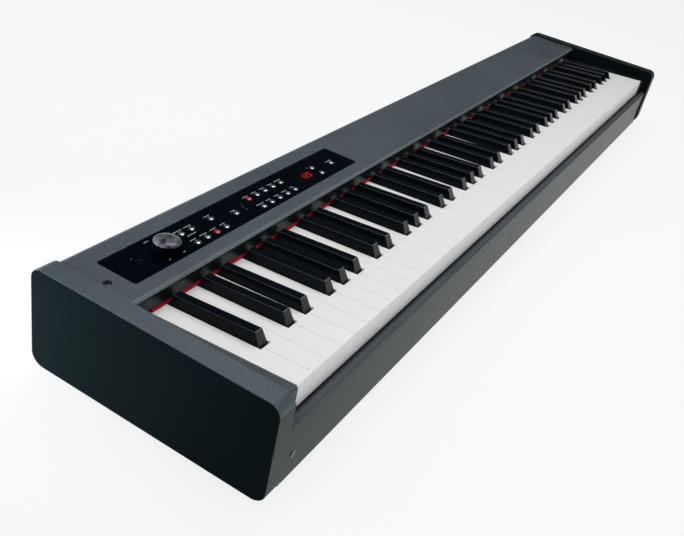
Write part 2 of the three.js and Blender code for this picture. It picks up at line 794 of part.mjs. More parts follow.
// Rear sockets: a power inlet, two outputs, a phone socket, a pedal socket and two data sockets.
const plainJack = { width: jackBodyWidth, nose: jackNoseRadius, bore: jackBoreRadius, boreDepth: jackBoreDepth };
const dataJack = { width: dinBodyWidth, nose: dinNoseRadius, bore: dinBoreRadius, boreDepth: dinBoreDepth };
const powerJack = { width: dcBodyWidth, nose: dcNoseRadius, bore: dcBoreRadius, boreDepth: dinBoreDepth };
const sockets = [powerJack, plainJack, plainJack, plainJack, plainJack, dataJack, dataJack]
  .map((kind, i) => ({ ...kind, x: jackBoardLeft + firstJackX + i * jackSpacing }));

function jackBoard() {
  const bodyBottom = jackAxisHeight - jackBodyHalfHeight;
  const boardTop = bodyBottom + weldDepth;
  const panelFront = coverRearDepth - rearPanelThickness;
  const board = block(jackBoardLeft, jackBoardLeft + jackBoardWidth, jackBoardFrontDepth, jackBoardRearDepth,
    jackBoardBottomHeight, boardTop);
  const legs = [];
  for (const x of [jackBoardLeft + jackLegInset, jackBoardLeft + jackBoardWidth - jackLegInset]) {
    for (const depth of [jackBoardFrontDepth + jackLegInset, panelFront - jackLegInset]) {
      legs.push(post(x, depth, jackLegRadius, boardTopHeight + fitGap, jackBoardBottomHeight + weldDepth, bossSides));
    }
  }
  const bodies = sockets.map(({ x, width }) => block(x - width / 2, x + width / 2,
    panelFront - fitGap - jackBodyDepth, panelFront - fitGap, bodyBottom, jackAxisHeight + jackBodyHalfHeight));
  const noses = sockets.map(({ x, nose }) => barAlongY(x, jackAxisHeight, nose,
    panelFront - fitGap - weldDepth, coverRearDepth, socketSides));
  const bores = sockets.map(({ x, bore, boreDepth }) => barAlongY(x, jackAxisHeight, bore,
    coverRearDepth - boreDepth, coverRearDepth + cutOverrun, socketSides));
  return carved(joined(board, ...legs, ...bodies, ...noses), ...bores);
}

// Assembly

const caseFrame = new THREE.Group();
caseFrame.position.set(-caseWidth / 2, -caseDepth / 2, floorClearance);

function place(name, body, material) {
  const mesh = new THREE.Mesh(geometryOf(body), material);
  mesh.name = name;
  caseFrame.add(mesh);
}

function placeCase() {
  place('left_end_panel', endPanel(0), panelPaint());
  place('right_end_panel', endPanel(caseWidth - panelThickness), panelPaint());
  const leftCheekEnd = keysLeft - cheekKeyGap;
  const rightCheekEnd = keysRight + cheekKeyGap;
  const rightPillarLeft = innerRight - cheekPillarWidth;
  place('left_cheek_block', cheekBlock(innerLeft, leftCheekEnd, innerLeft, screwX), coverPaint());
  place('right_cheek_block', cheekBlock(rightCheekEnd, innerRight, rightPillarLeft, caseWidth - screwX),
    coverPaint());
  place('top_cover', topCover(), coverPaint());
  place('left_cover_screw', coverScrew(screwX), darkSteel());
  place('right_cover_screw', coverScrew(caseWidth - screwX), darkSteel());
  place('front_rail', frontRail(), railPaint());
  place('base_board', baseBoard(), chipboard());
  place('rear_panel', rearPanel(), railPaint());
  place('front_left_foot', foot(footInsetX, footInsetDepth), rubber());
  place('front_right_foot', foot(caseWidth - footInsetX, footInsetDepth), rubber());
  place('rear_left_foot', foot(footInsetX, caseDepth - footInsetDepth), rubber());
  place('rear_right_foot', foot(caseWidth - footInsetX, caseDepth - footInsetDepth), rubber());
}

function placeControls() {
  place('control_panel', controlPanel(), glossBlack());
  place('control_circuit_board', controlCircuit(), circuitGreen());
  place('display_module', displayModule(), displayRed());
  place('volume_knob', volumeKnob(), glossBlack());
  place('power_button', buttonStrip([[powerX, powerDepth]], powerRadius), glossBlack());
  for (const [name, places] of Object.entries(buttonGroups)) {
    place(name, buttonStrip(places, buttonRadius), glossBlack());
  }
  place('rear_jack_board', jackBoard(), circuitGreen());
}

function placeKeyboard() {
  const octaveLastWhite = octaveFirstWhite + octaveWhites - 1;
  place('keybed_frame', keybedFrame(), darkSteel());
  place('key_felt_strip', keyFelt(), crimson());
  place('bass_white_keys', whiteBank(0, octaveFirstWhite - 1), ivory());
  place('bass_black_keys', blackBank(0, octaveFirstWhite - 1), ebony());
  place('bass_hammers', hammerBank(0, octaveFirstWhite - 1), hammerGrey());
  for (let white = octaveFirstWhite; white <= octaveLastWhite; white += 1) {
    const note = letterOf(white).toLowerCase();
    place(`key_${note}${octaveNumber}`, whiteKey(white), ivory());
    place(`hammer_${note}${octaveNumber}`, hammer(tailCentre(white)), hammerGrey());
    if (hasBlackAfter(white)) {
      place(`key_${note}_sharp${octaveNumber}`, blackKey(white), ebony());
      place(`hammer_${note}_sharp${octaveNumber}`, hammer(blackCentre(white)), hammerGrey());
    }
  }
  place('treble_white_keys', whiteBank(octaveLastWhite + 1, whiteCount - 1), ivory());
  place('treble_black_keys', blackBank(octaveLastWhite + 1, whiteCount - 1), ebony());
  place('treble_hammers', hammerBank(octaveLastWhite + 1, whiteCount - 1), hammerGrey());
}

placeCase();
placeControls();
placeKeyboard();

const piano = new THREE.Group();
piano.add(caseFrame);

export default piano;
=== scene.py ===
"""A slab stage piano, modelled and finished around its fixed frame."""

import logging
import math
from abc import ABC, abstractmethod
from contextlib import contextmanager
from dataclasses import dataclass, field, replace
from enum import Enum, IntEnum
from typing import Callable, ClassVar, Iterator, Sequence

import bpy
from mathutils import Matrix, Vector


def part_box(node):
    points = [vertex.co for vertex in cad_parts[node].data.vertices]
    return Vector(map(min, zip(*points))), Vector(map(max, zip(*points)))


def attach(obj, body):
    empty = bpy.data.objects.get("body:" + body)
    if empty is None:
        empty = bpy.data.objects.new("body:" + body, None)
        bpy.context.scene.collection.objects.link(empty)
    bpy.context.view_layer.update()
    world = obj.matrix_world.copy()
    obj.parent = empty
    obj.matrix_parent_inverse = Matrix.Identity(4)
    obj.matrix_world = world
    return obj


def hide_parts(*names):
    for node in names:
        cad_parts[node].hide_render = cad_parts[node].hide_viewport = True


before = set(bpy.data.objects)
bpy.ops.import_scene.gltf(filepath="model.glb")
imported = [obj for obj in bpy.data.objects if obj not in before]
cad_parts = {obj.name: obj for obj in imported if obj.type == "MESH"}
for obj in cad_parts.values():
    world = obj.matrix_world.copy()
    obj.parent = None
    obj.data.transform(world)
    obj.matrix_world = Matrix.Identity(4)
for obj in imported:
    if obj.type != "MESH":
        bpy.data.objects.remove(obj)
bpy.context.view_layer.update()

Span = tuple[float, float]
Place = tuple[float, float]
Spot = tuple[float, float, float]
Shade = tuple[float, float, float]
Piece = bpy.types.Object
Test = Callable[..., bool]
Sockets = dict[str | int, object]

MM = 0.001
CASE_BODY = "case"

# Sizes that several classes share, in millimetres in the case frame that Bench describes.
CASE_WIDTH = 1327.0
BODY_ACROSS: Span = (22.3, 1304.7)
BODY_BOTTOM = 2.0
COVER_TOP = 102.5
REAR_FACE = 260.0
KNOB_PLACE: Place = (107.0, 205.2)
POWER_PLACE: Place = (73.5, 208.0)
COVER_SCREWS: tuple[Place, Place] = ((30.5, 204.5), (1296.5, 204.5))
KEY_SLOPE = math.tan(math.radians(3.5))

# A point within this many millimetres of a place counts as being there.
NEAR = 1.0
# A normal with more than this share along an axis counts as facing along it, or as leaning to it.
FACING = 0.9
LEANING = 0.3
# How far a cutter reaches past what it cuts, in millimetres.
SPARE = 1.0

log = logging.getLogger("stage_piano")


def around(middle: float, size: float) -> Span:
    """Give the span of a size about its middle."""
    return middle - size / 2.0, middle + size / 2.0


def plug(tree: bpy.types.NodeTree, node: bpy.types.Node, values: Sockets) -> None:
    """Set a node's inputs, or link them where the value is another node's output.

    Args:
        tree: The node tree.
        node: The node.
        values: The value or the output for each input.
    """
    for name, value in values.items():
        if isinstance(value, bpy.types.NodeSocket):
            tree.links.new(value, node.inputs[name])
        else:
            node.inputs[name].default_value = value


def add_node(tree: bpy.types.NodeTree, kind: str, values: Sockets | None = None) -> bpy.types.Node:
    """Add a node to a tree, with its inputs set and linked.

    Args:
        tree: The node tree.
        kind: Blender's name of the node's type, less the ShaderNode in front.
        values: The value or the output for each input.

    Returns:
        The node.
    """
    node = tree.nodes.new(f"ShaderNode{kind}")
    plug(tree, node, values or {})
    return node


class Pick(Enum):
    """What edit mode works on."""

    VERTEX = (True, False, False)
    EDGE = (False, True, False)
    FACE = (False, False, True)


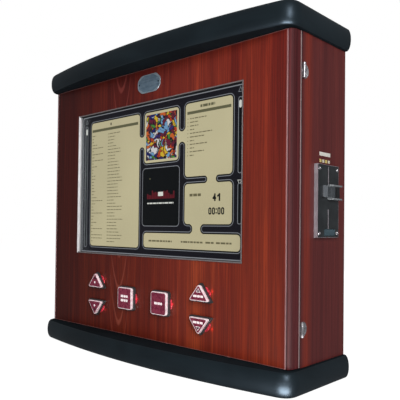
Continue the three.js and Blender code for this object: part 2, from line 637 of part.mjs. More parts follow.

----------------

■ EXERCISE REQUIREMENTS ■
Exactly as written, please reproduce the lines from the first line of the data to the line containing "x: jackBoardLeft +", inclusive, and nothing else.

■ EXERCISE ANSWER ■
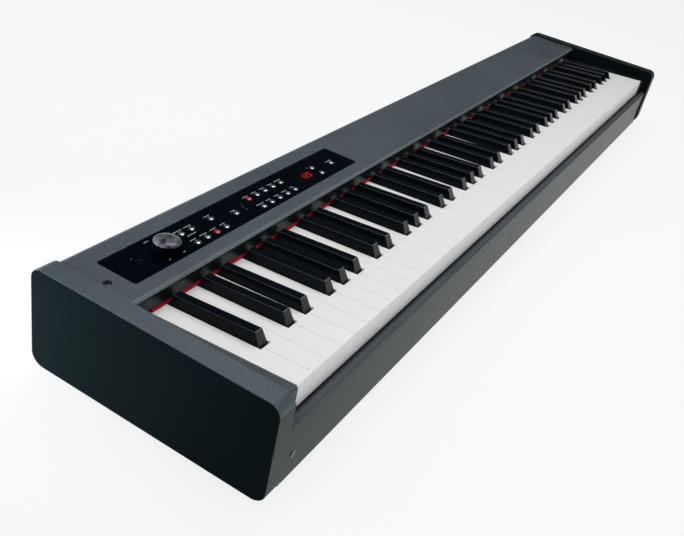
Write part 2 of the three.js and Blender code for this picture. It picks up at line 794 of part.mjs. More parts follow.
// Rear sockets: a power inlet, two outputs, a phone socket, a pedal socket and two data sockets.
const plainJack = { width: jackBodyWidth, nose: jackNoseRadius, bore: jackBoreRadius, boreDepth: jackBoreDepth };
const dataJack = { width: dinBodyWidth, nose: dinNoseRadius, bore: dinBoreRadius, boreDepth: dinBoreDepth };
const powerJack = { width: dcBodyWidth, nose: dcNoseRadius, bore: dcBoreRadius, boreDepth: dinBoreDepth };
const sockets = [powerJack, plainJack, plainJack, plainJack, plainJack, dataJack, dataJack]
  .map((kind, i) => ({ ...kind, x: jackBoardLeft + firstJackX + i * jackSpacing }));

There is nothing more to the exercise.